If excitement is an emotion, it shouldn't be listed with behaviors, imo. Everything on that list follows this (they are all behaviors or behavior chains).
The difference is emotion is involuntary behavior. The dog jumps because he's excited. Operant behaviors are voluntary. The dog jumps because his guardian cued "jump". Jumping on guests just happens to be one expression of excitement. Some dogs raise their hackles, bark, pace, or their jaw vibrates...these are all expressions of over-the-top excitement. So are they lumping?...yes. But if they were to list all expressions of excitement it would add more tedium than necessary.

Besides, you can't really reward or punish an emotion, correct? (Since it's not an operant behavior, I believe you taught me this :) ) So it seems even more out of place on a study about the results of reward/punishment/"miscellaneous" -based methods.
Yes, you can not reinforce emotions. But you can change an association. And the distinction that should be made here is simple...fear based aversion does not lend itself well to classically condition behavior we do want, especially from the average dog guardian.

Not to mention that it seems to avoid/ignore a whole leg of the P side of the scale, Negative punishment (i.e. withdrawing something the dog would find/is finding to be rewarding in response to a behavior). This seems only oriented around P+ since it's focused on aversives, but that's only telling half the "punishment story" imo.

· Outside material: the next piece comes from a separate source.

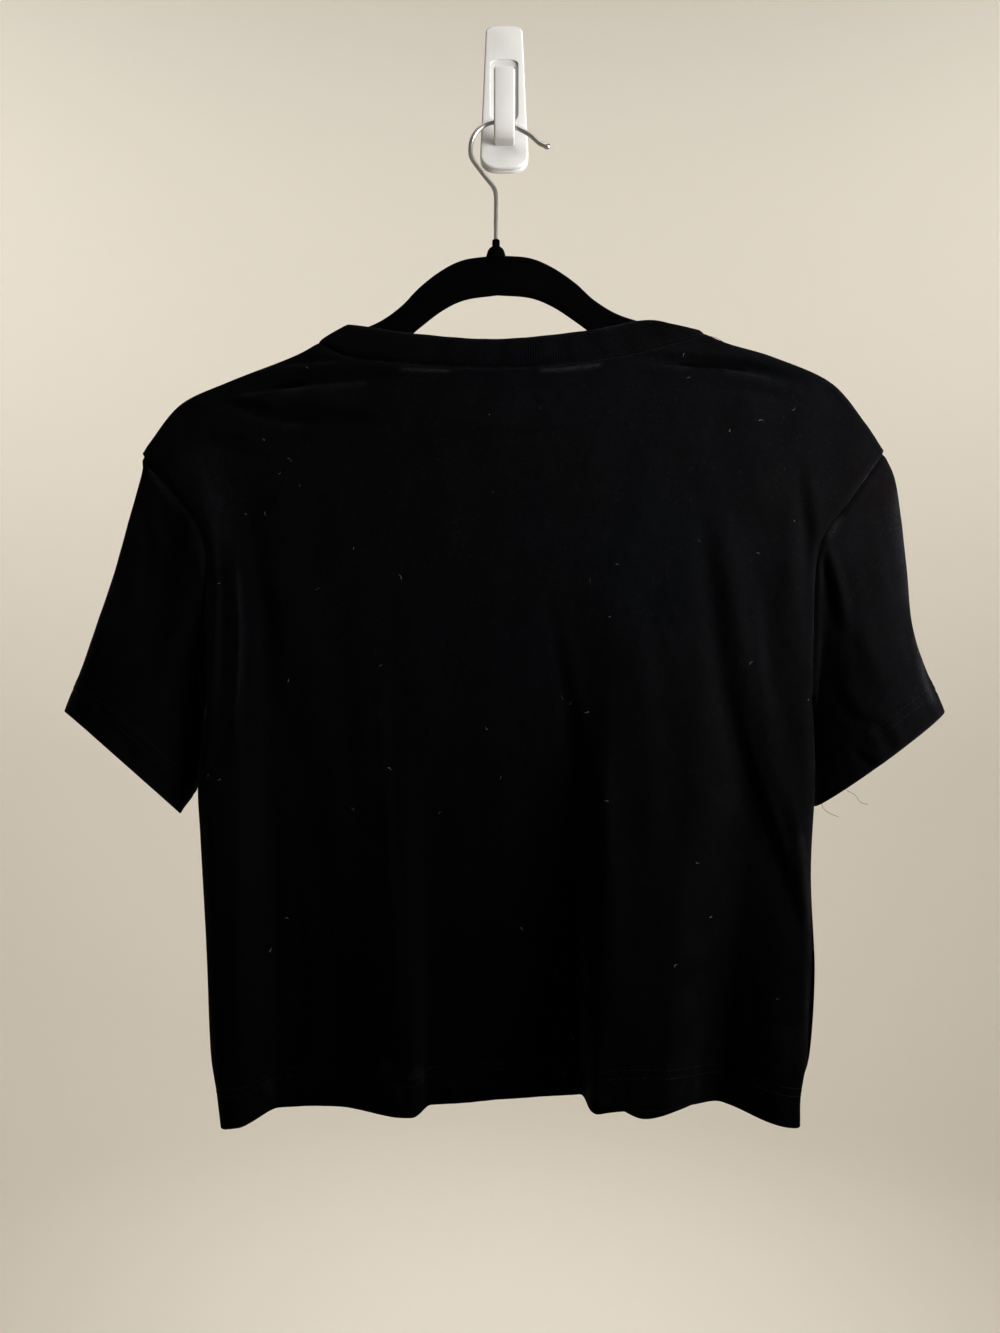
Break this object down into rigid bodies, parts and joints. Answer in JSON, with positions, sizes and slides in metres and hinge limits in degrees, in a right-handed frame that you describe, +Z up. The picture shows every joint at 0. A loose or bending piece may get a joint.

As ineffective as negative punishment is, I'd ignore it too. I don't think the results would demonstrate anything of interest studying negative punishment other than it sometimes works and it sometimes has no effect whatsoever. I believe all the average dog guardian needs to understand is that positive reinforcement works very well, and positive punishment can exacerbate the problem at hand, and offers little (if any) to no long term benefit.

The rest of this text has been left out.